Carnelli is a parlor game created by Jan Carnell, a member of the Metropolitan Washington chapter of Mensa. This game has been popular at Mensa gatherings for years, and has turned up at science fiction conventions as well. It can be called a "title association" game, like "word association" only using titles, such as those of a book, play, movie, or song.

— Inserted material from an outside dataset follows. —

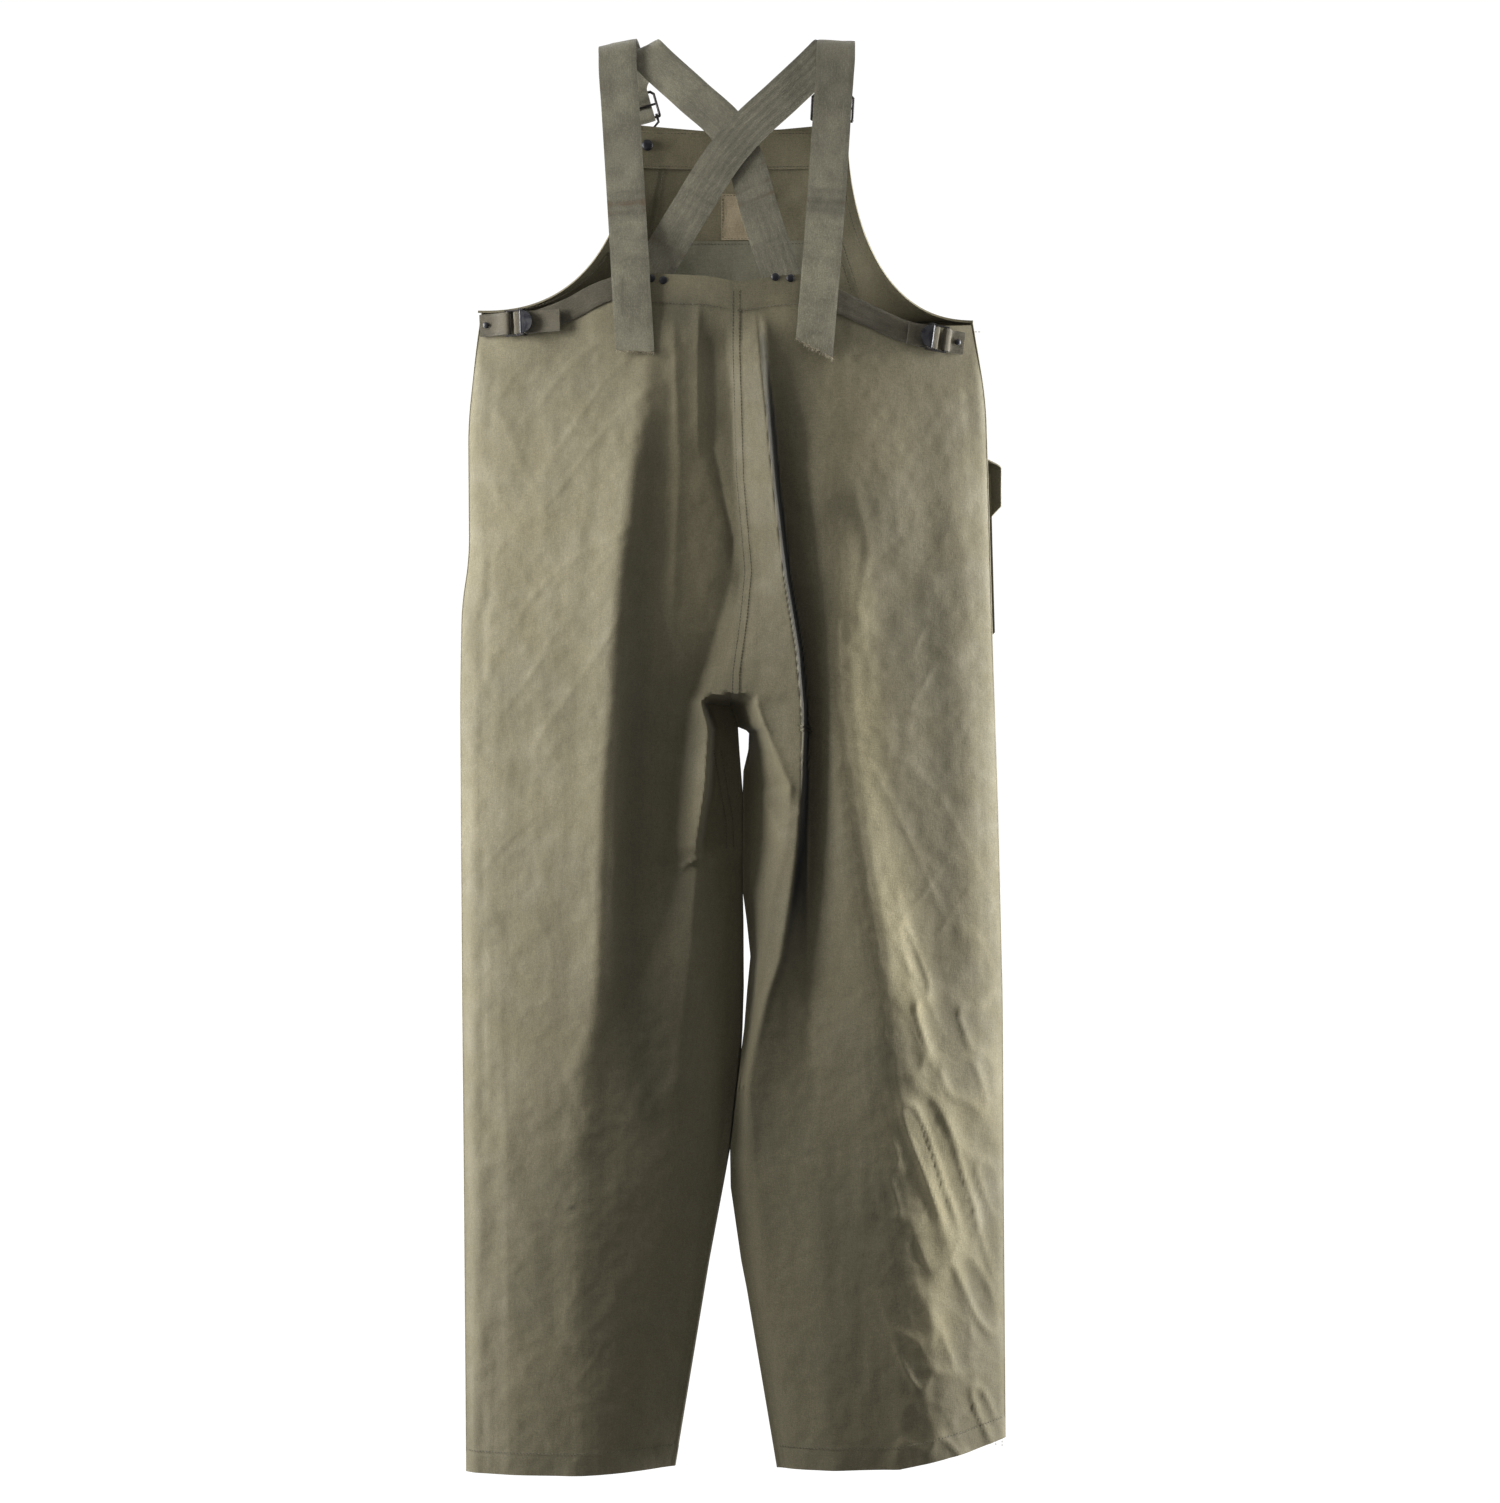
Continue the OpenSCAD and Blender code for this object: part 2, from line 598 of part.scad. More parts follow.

It is played by a group of people who arrange themselves in a circle, with the nonplaying judge (or "Carnelli Master") standing in the center of the circle. The Carnelli Master starts the game by pointing to one of the players and saying a title. The pointed-to player must continue the game by saying a title himself, which must connect to the previous title in some way, such as having a word in common (The Time Machine and Time Enough for Love), having a common creator (an author as with Hamlet and Macbeth or producer or director), or other linkages of a similar nature — different groups of Carnelli players can vary in exactly what kinds of links are permissible. A notable regional variation is that in some gatherings, such as Chicago Area Mensa, a common actor is usually not an acceptable linkage; a link must be by the creator of the work, setting this game apart from many other association games and making it more challenging. A common rule is to allow pun linkages as long as they draw sufficient groans from the other people present — the link from Tequila Sunrise to To Kill a Mockingbird (pronounced "Tequila Mockingbird" for effect) is a popular one. The links The Night of the Iguana to "Iguana Hold Your Hand" and The Trojan Women to Condominium have also been done. A player followed "Jonathan Livingston Seagull" with "The Turn of the Screw," and it took several seconds of silence before other players voiced the groan that indicated that they'd realized that "Turn" is a homophone of "tern," a seabird.